Une librairie indépendante ferme ses portes à Hong Kong
Nombreux sont les livres écrits par des auteurs pro-démocratie de Hong Kong et des critiques de Pékin qui ont été retirés des bibliothèques locales. D’autres livres d’histoire ont connu le même sort dans les librairies, pour citer un cas récent, le 17 octobre la librairie Eslite a dû retirer de ses rayons un livre qui aborde l’invasion de la Chine en 1900, après que les autorités aient soupçonné des violations potentielles à la loi sur la sécurité nationale. Elizabeth Quat, législatrice de Hong Kong a dit qu’elle voulait « de la liberté pour le secteur de l’édition, mais que les livres qui vilipendent l’histoire chinoise ne devraient pas être tolérés ».

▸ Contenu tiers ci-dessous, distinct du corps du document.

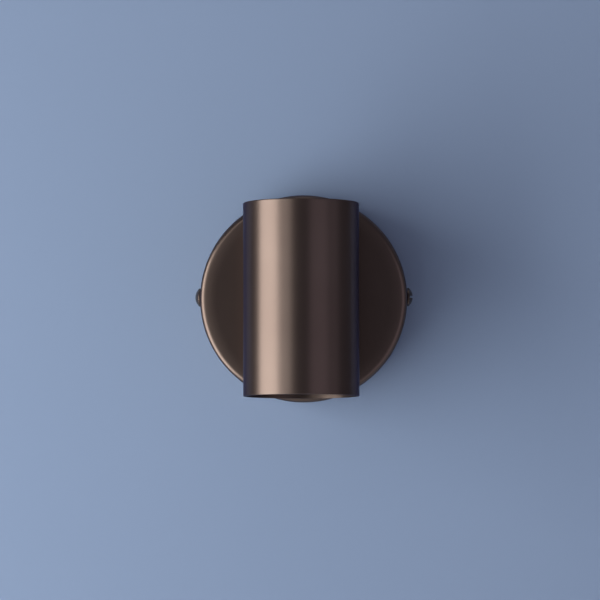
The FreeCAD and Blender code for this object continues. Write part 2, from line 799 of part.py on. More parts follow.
def swivel_stack():
    """Hollow threaded nipple and what clamps it, with friction, to the cover's front."""
    nipple = ring("swivel_nipple", "Y", "nipple_bore", "nipple_radius", "-" + FLANGE_FRONT, "-nipple_end")
    dress(nipple, "Chamfer", "nipple_lead", "nipple_bevel", circle_at("nipple_radius", "y", "-nipple_end"))
    node(nipple, "swivel_nipple")

    hole = "nipple_radius + slip_gap"
    face_back = "-(rose_depth + slip_gap)"
    face = ring("face_washer", "Y", hole, "flange_radius - 1", "-" + FLANGE_BACK, face_back)
    node(face, "face_washer")

    friction_front = f"-({PLATE_INSIDE} - slip_gap)"
    friction = ring("friction_washer", "Y", hole, "friction_radius", friction_front, "-" + FRICTION_BACK)
    node(friction, "friction_washer")

    spring = turned("disc_spring", "Y", [
        (hole, "-" + SPRING_BACK + " - spring_wall"),
        ("spring_radius", "-" + FRICTION_BACK),
        ("spring_radius", "-" + FRICTION_BACK + " + spring_wall"),
        (hole, "-" + SPRING_BACK),
    ])
    node(spring, "disc_spring")

    stop = ring("stop_washer", "Y", hole, "spring_radius", "-" + SPRING_BACK, "-" + STOP_BACK)
    tab = sketch_on(stop, "stop_tab", "XZ_Plane", offset=STOP_BACK)
    rectangle(tab, "-stud_radius", "spring_radius - 1", "stud_radius", "stop_radius + 1.5 * stud_radius")
    pad(stop, tab, "stop_thick")
    node(stop, "stop_washer")

    nut = new_body("swivel_nut")
    plan = sketch_on(nut, "swivel_nut_plan", "XZ_Plane", offset=f"{STOP_BACK} - swivel_nut")
    hexagon(plan, "0", "0", "swivel_flats")
    circle(plan, "0", "0", hole)
    pad(nut, plan, "swivel_nut")
    node(nut, "swivel_nut")

    bore = "cable_radius + 2 * slip_gap"
    bush = turned("cable_bush", "Y", [
        (bore, "-(nipple_end + bush_reach)"),
        ("nipple_bore - slip_gap", "-(nipple_end + bush_reach)"),
        ("nipple_bore - slip_gap", "-nipple_end"),
        ("nipple_radius", "-nipple_end"),
        ("nipple_radius", "-(nipple_end - bush_rim)"),
        (bore, "-(nipple_end - bush_rim)"),
    ])
    node(bush, "cable_bush")


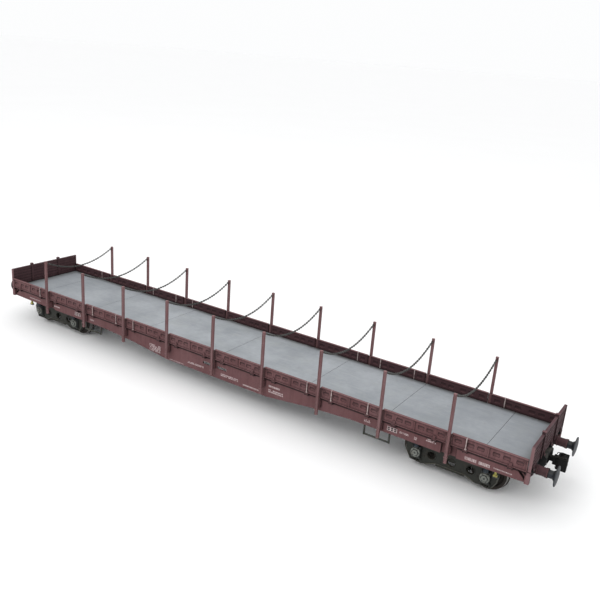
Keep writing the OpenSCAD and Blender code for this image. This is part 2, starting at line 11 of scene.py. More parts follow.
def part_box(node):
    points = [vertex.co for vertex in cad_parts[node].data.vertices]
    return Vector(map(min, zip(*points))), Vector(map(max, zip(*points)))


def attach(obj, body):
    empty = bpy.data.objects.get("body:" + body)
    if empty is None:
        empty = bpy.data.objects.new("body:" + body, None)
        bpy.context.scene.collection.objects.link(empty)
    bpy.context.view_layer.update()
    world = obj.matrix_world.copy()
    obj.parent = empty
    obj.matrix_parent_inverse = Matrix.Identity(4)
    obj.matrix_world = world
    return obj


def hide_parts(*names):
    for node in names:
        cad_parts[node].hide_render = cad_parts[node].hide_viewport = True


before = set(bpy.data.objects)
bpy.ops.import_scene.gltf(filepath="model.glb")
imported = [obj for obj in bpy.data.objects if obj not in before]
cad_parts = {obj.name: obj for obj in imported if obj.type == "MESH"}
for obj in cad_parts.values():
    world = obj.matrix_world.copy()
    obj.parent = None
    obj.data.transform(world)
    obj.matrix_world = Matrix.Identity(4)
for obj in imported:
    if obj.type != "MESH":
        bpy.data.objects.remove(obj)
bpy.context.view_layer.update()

MM = 0.001


def middle_of(node):
    """Middle of a CAD node's box at rest, in millimetres: along the wagon, across it, above the rails."""
    low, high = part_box(node)
    return [round((a + b) / 2 / MM, 2) for a, b in zip(low, high)]


def half_length_of(node):
    """Half of a CAD node's length along the wagon, in millimetres."""
    low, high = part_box(node)
    return round((high[0] - low[0]) / 2 / MM, 2)


# Places that the frame gives, in millimetres
STAKE_X = [middle_of(f"stakes_{n}")[0] for n in range(1, 10)]
BOARD_MIDDLES = [middle_of(f"near_board_{n}")[0] for n in range(1, 11)]
BOARD_HALVES = [half_length_of(f"near_board_{n}") for n in range(1, 11)]
AXLE_X = [middle_of(f"wheelset_{n}")[0] for n in range(1, 5)]
AXLE_Z = middle_of("wheelset_1")[2]
PIVOT_X = middle_of("right_bogie_frame")[0]
WHEELBASE = round(AXLE_X[3] - AXLE_X[2], 2)
BUFFER_Y, BUFFER_Z = middle_of("right_far_buffer")[1:]

# Faces that the looks are laid on, in millimetres from the wagon's middle
SILL_Y = 41.9       # outer face of a side sill's web
STRAP_Y = 44.9      # outer face of the drop sides' hinge straps
STAKE_Y = 47.0      # outer face of the stakes
BOGIE_Y = 32.0      # outer face of the bogies' side frames
COVER_Y = 36.15     # outer face of the axlebox covers' rims
FRAME_X = 291.5     # outer face of the headstocks

SIDES = (("near", -1), ("far", 1))
ENDS = (("left", -1), ("right", 1))


# ---------------------------------------------------------------- camera

def aim_camera():
    """The camera stands beyond the right end, above the near side."""
    data = bpy.data.cameras.new("camera")
    data.sensor_width = 36
    data.lens = 43.25
    data.clip_start = 0.01
    camera = bpy.data.objects.new("camera", data)
    bpy.context.scene.collection.objects.link(camera)
    place = Matrix.Translation((0.38837, -0.51764, 0.30729))
    azimuth, elevation, roll = (math.radians(a) for a in (32.3, 18.75, 4.44))
    turn = Matrix.Rotation(azimuth, 4, "Z") @ Matrix.Rotation(math.pi / 2 - elevation, 4, "X")
    camera.matrix_world = place @ turn @ Matrix.Rotation(roll, 4, "Z")
    bpy.context.scene.camera = camera


aim_camera()


# ---------------------------------------------------------------- materials

class Shader:
    """A node material around one Principled shader, with short calls for the nodes it needs."""

    def __init__(self, name, roughness=0.6, metallic=0.0):
        self.material = bpy.data.materials.new(name)
        self.material.use_nodes = True
        self.tree = self.material.node_tree
        self.tree.nodes.clear()
        out = self.tree.nodes.new("ShaderNodeOutputMaterial")
        self.bsdf = self.tree.nodes.new("ShaderNodeBsdfPrincipled")
        self.tree.links.new(self.bsdf.outputs["BSDF"], out.inputs["Surface"])
        self.bsdf.inputs["Roughness"].default_value = roughness
        self.bsdf.inputs["Metallic"].default_value = metallic
        self.place = self.tree.nodes.new("ShaderNodeTexCoord").outputs["Object"]

    def node(self, kind, outlet, links, **settings):
        made = self.tree.nodes.new(kind)
        for key, value in settings.items():
            setattr(made, key, value)
        for inlet, value in links.items():
            if isinstance(value, bpy.types.NodeSocket):
                self.tree.links.new(value, made.inputs[inlet])
            elif value is not None:
                made.inputs[inlet].default_value = value
        return made.outputs[outlet]

    def noise(self, scale, detail=4, roughness=0.55, stretch=None, shift=(0, 0, 0)):
        place = self.place
        if stretch or any(shift):
            place = self.node("ShaderNodeMapping", "Vector",
                              {"Vector": place, "Scale": stretch or (1, 1, 1), "Location": shift})
        return self.node("ShaderNodeTexNoise", "Fac",
                         {"Vector": place, "Scale": scale, "Detail": detail, "Roughness": roughness})

    def math(self, operation, a, b=None, clamp=False):
        return self.node("ShaderNodeMath", 0, {0: a, 1: b}, operation=operation, use_clamp=clamp)

    def times(self, a, b, clamp=False):
        return self.math("MULTIPLY", a, b, clamp)

    def span(self, value, low, high, to_low=0.0, to_high=1.0):
        limits = {"From Min": low, "From Max": high, "To Min": to_low, "To Max": to_high}
        return self.node("ShaderNodeMapRange", "Result", {"Value": value, **limits})

    def above(self, value, edge, soft):
        """1 where a length is above the edge and 0 below it, blended over soft either way, in millimetres."""
        return self.span(value, (edge - soft) * MM, (edge + soft) * MM)

    def below(self, value, edge, soft):
        """1 where a length is below the edge and 0 above it, blended over soft either way, in millimetres."""
        return self.span(value, (edge + soft) * MM, (edge - soft) * MM)

    def mix(self, factor, a, b, blend="MIX"):
        links = {0: factor, 6: colour4(a), 7: colour4(b)}
        return self.node("ShaderNodeMix", 2, links, data_type="RGBA", blend_type=blend)

    def axis(self, letter):
        return self.node("ShaderNodeSeparateXYZ", "XYZ".index(letter), {0: self.place})

    def off_middle(self, letter):
        """Distance from the wagon's middle along an axis, in metres."""
        return self.math("ABSOLUTE", self.axis(letter))

    def facing_up(self):
        """The normal's Z: 1 on top faces, -1 on undersides."""
        normal = self.tree.nodes.new("ShaderNodeNewGeometry").outputs["Normal"]
        return self.node("ShaderNodeSeparateXYZ", "Z", {0: normal})

    def edges(self, radius):
        """1 along sharp edges, 0 on flat faces."""
        soft = self.node("ShaderNodeBevel", "Normal", {"Radius": radius}, samples=4)
        plain = self.tree.nodes.new("ShaderNodeNewGeometry").outputs["Normal"]
        dot = self.node("ShaderNodeVectorMath", "Value", {0: soft, 1: plain}, operation="DOT_PRODUCT")
        return self.span(dot, 0.98, 0.8)

    def corners(self, distance, amount):
        """Darkening factor from ambient occlusion that rises in corners and gaps: painted shade, and dirt
        that gathers there.
        """
        open_sky = self.node("ShaderNodeAmbientOcclusion", "AO", {"Distance": distance}, samples=6)
        return self.times(self.span(open_sky, 0.94, 0.5), amount)

    def bump(self, height, strength, distance, rounded=None):
        normal = self.node("ShaderNodeBevel", "Normal", {"Radius": rounded}, samples=4) if rounded else None
        out = self.node("ShaderNodeBump", "Normal",
                        {"Height": height, "Strength": strength, "Distance": distance, "Normal": normal})
        self.tree.links.new(out, self.bsdf.inputs["Normal"])

    def colour(self, socket):
        self.tree.links.new(socket, self.bsdf.inputs["Base Color"])

    def roughness(self, socket):
        self.tree.links.new(socket, self.bsdf.inputs["Roughness"])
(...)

Albert Wan, propriétaire de Bleak House Books, une librairie indépendante de langue anglaise, a ouvert ses portes pour la dernière fois le 15 octobre. Dans une publication sur Facebook, il annonce qu’il quittera le territoire après la fermeture du magasin et que « la toile de fond de ce développement est bien sûr, le climat politique dans la ville.»
Une musicienne pro-démocratie victime de la censure
En septembre dernier, la chanteuse hongkongaise Denise Ho, militante pro-démocratie a été forcée d’annuler son concert après que le Hong Kong Arts Centre se soit retiré en invoquant des préoccupations de « sécurité publique » quelques jours avant sa performance.
La loi de sécurité nationale criminalise également la représentation publique de refrains chantés lors de manifestations du 2019.
Dans le but de remodeler Hong Kong à l’image de la Chine, la censure atteint actuellement tout ce qui touche au divertissement, à l’art et à la culture. Bien qu’on soit loin de cette époque où l’une de plus grandes plumes françaises a été censurée, les mots de Flaubert résonnent encore dans le Hong Kong actuel: «La censure, quelle qu'elle soit, me paraît une monstruosité…L'attentat contre la pensée est un crime de lèse-âme».